● WORK INSTRUCTIONS: Print verbatim the opening line of the material and every subsequent line through the one containing "return (wide +".

Entries with model source code
____
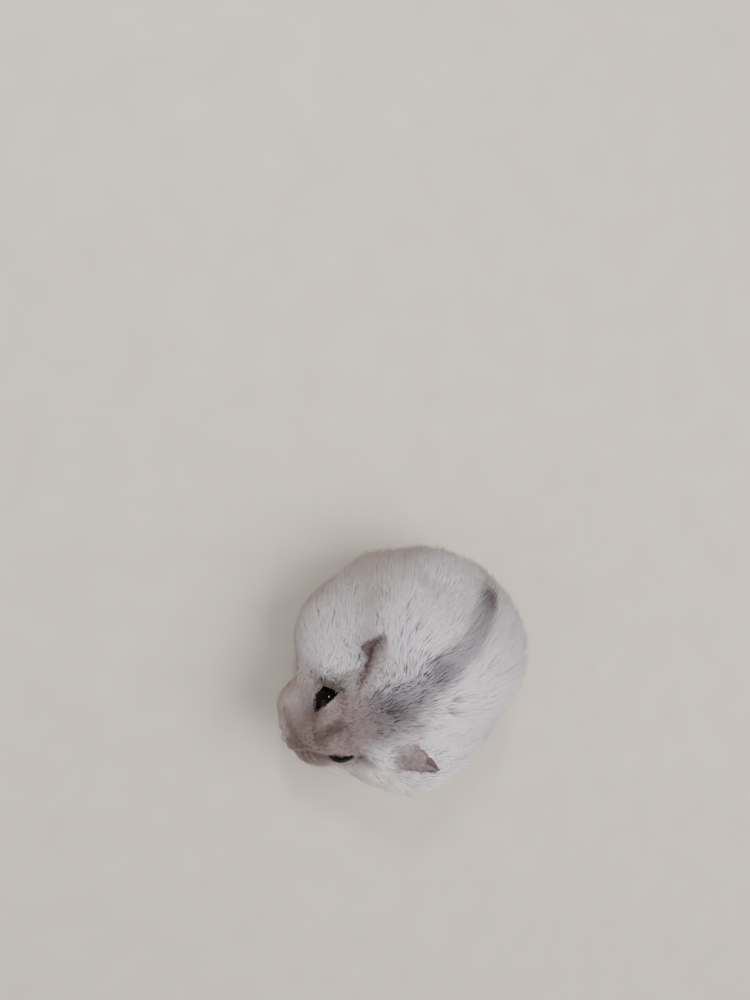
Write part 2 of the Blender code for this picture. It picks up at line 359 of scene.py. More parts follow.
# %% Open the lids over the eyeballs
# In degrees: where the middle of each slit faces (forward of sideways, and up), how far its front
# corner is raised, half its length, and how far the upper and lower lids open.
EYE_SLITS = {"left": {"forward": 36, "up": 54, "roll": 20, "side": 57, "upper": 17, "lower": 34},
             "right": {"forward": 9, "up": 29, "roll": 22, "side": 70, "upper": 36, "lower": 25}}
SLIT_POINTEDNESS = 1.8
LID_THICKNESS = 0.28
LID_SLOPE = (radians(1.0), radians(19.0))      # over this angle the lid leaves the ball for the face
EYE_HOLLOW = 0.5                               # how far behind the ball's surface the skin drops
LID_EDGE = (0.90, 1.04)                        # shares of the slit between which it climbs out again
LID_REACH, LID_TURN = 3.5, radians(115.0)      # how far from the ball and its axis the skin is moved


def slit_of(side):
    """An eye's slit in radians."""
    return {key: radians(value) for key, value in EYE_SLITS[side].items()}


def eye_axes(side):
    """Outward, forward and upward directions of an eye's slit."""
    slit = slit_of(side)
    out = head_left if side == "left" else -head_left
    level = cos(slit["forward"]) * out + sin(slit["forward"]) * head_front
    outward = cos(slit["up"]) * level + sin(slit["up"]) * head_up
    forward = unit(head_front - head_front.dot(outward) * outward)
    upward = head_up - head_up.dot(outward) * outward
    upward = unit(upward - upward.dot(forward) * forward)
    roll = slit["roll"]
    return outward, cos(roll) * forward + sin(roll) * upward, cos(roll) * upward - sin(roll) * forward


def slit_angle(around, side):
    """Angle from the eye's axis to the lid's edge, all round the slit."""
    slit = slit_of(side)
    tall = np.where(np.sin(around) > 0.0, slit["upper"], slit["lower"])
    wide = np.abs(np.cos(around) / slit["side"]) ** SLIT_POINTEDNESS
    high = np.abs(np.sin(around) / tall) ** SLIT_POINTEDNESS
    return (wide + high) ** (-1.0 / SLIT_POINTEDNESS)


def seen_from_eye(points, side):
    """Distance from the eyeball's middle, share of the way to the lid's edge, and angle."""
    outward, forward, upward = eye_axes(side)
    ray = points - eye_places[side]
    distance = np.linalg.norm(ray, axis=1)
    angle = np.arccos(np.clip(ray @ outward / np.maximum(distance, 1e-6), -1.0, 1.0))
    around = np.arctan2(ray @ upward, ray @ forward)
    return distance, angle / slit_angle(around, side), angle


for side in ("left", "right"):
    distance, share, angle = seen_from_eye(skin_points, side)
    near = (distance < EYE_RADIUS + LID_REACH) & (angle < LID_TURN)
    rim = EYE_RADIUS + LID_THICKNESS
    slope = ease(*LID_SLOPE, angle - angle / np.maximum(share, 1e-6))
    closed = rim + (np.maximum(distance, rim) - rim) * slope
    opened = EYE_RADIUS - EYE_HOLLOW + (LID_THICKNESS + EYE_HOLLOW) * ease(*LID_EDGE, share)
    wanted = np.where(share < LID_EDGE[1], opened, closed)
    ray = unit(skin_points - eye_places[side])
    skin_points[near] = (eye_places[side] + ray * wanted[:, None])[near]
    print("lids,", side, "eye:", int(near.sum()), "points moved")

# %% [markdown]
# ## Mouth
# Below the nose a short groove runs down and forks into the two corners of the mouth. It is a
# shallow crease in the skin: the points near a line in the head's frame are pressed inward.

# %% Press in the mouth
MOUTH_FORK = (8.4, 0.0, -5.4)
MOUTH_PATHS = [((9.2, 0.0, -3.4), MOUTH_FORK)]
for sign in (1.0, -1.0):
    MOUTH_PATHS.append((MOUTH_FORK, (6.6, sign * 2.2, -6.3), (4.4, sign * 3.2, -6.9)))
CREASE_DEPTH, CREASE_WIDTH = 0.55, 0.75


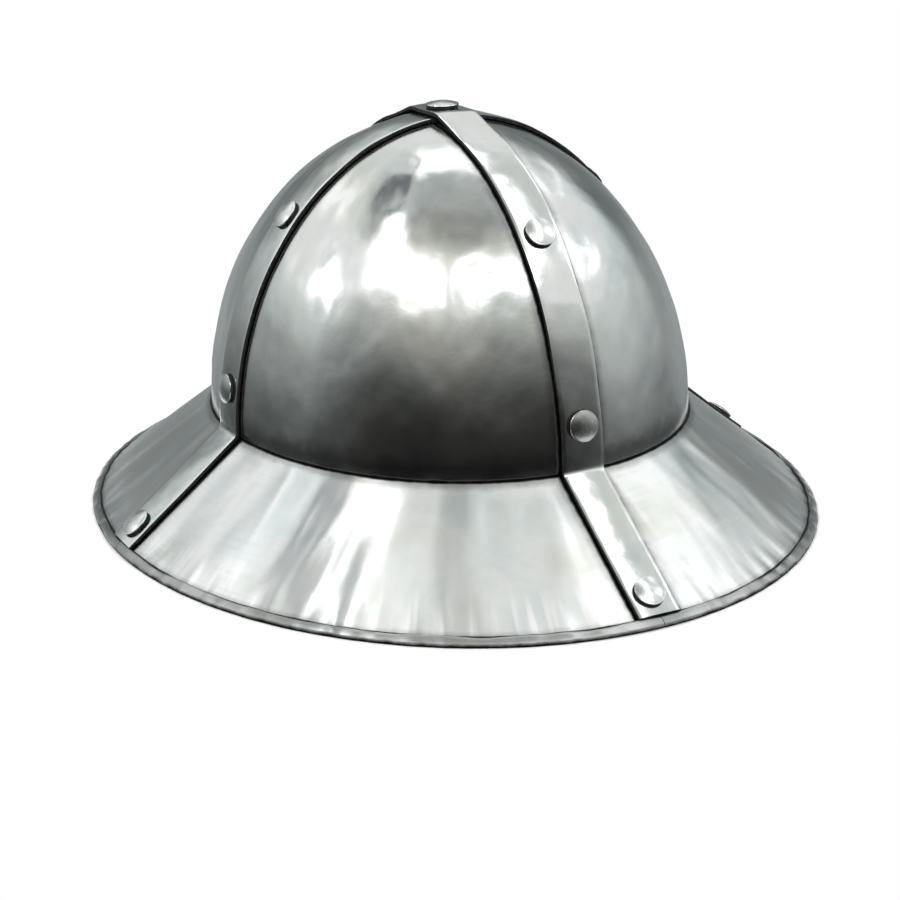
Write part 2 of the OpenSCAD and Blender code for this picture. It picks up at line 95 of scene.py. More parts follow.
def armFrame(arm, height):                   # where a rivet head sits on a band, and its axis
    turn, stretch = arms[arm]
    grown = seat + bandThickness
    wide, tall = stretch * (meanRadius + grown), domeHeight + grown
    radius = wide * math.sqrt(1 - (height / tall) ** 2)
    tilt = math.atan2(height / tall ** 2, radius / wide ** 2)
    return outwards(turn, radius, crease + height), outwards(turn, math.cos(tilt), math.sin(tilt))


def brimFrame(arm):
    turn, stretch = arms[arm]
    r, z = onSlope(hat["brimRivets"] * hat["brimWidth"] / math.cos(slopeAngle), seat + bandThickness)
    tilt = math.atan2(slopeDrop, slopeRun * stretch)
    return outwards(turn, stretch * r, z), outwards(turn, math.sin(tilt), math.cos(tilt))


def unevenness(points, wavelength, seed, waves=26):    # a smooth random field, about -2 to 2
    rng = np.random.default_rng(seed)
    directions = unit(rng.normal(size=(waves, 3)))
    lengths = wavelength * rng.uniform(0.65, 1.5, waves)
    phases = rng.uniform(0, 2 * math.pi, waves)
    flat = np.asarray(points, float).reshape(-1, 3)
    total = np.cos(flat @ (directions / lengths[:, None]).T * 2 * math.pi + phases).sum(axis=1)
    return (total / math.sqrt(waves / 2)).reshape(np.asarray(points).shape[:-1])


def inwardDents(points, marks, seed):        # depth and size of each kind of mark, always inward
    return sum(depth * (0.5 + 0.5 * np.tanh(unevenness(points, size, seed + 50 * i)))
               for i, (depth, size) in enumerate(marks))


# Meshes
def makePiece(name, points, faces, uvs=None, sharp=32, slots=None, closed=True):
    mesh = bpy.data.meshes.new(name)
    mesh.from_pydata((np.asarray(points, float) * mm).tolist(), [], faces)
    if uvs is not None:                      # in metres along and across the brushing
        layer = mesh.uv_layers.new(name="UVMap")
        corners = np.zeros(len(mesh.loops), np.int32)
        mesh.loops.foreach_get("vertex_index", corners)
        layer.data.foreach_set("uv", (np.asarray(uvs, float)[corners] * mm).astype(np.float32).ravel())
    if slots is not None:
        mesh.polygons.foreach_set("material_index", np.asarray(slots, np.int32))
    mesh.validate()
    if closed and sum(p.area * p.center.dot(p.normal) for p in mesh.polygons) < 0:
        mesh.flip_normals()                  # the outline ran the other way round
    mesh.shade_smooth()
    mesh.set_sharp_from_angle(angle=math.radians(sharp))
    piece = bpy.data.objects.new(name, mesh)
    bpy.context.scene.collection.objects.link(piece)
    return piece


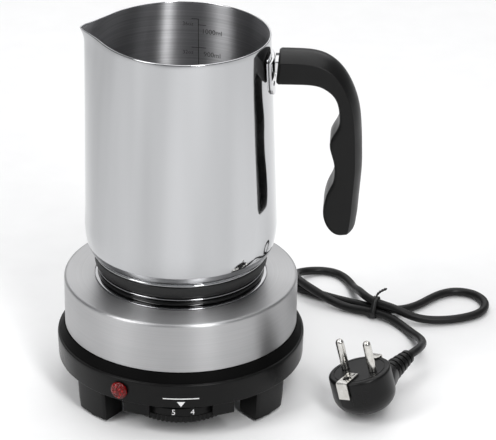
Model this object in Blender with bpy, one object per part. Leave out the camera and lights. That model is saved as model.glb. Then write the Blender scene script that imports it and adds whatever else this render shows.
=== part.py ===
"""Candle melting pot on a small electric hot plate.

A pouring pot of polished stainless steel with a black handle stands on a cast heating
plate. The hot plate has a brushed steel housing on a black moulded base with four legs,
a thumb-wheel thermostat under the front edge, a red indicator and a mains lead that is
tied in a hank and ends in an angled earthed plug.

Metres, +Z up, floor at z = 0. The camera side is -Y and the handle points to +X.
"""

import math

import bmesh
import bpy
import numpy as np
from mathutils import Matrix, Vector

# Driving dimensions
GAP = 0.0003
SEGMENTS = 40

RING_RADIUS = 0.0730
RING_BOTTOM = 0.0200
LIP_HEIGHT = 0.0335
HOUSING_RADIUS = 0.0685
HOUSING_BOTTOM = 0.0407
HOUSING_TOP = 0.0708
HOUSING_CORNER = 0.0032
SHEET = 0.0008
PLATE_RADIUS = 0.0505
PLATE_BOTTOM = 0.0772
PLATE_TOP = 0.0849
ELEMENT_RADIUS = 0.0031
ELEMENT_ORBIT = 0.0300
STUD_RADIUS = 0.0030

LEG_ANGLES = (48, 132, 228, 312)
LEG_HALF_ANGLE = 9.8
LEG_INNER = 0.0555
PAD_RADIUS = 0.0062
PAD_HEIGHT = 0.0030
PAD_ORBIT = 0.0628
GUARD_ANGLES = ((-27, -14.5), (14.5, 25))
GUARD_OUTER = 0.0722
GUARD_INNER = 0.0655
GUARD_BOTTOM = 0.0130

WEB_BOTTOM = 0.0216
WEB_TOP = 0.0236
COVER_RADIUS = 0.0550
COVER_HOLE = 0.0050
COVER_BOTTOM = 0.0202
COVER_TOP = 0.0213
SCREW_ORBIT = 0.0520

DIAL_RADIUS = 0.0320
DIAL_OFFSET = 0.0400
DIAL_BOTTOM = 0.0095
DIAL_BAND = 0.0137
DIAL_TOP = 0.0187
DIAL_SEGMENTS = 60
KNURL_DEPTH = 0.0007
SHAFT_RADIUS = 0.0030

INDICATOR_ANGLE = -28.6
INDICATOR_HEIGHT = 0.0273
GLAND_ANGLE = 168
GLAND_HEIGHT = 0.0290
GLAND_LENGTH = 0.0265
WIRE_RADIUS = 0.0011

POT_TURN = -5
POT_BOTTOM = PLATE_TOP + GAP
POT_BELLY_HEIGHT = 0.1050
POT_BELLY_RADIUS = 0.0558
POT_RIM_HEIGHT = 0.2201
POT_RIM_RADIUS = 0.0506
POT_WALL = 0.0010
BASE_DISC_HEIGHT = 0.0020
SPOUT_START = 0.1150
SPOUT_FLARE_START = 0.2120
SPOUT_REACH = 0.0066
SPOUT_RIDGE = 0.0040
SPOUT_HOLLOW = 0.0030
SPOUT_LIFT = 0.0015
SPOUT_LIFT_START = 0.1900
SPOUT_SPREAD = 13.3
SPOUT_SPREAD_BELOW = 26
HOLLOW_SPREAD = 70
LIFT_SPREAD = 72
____
● SOLUTION TO THIS PROBLEM:
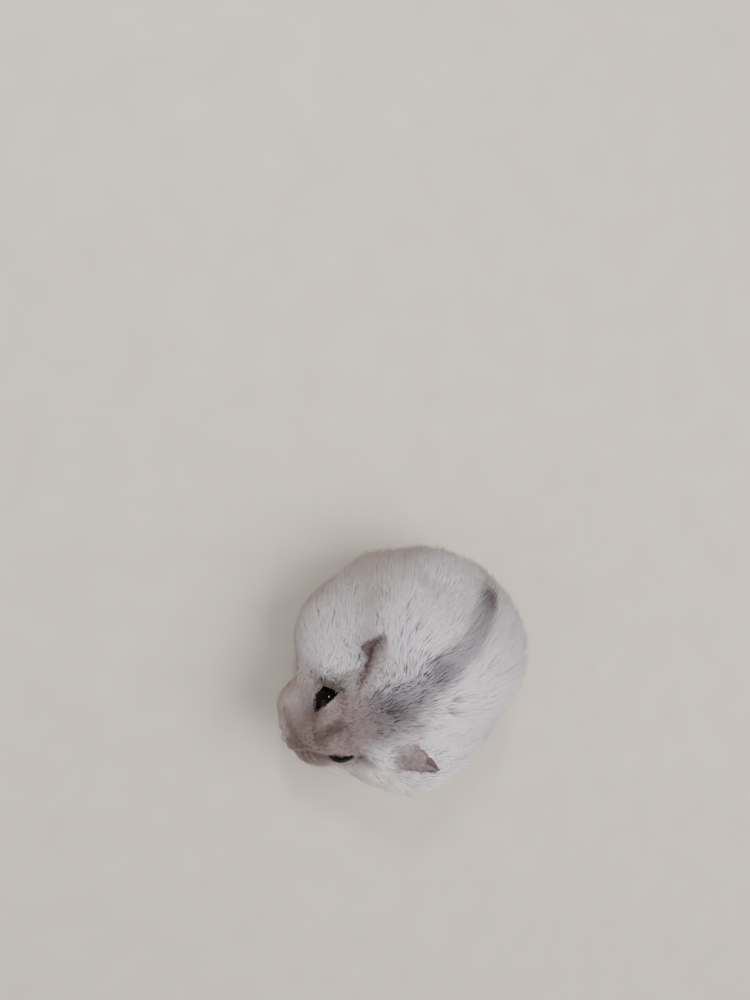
Write part 2 of the Blender code for this picture. It picks up at line 359 of scene.py. More parts follow.
# %% Open the lids over the eyeballs
# In degrees: where the middle of each slit faces (forward of sideways, and up), how far its front
# corner is raised, half its length, and how far the upper and lower lids open.
EYE_SLITS = {"left": {"forward": 36, "up": 54, "roll": 20, "side": 57, "upper": 17, "lower": 34},
             "right": {"forward": 9, "up": 29, "roll": 22, "side": 70, "upper": 36, "lower": 25}}
SLIT_POINTEDNESS = 1.8
LID_THICKNESS = 0.28
LID_SLOPE = (radians(1.0), radians(19.0))      # over this angle the lid leaves the ball for the face
EYE_HOLLOW = 0.5                               # how far behind the ball's surface the skin drops
LID_EDGE = (0.90, 1.04)                        # shares of the slit between which it climbs out again
LID_REACH, LID_TURN = 3.5, radians(115.0)      # how far from the ball and its axis the skin is moved


def slit_of(side):
    """An eye's slit in radians."""
    return {key: radians(value) for key, value in EYE_SLITS[side].items()}


def eye_axes(side):
    """Outward, forward and upward directions of an eye's slit."""
    slit = slit_of(side)
    out = head_left if side == "left" else -head_left
    level = cos(slit["forward"]) * out + sin(slit["forward"]) * head_front
    outward = cos(slit["up"]) * level + sin(slit["up"]) * head_up
    forward = unit(head_front - head_front.dot(outward) * outward)
    upward = head_up - head_up.dot(outward) * outward
    upward = unit(upward - upward.dot(forward) * forward)
    roll = slit["roll"]
    return outward, cos(roll) * forward + sin(roll) * upward, cos(roll) * upward - sin(roll) * forward


def slit_angle(around, side):
    """Angle from the eye's axis to the lid's edge, all round the slit."""
    slit = slit_of(side)
    tall = np.where(np.sin(around) > 0.0, slit["upper"], slit["lower"])
    wide = np.abs(np.cos(around) / slit["side"]) ** SLIT_POINTEDNESS
    high = np.abs(np.sin(around) / tall) ** SLIT_POINTEDNESS
    return (wide + high) ** (-1.0 / SLIT_POINTEDNESS)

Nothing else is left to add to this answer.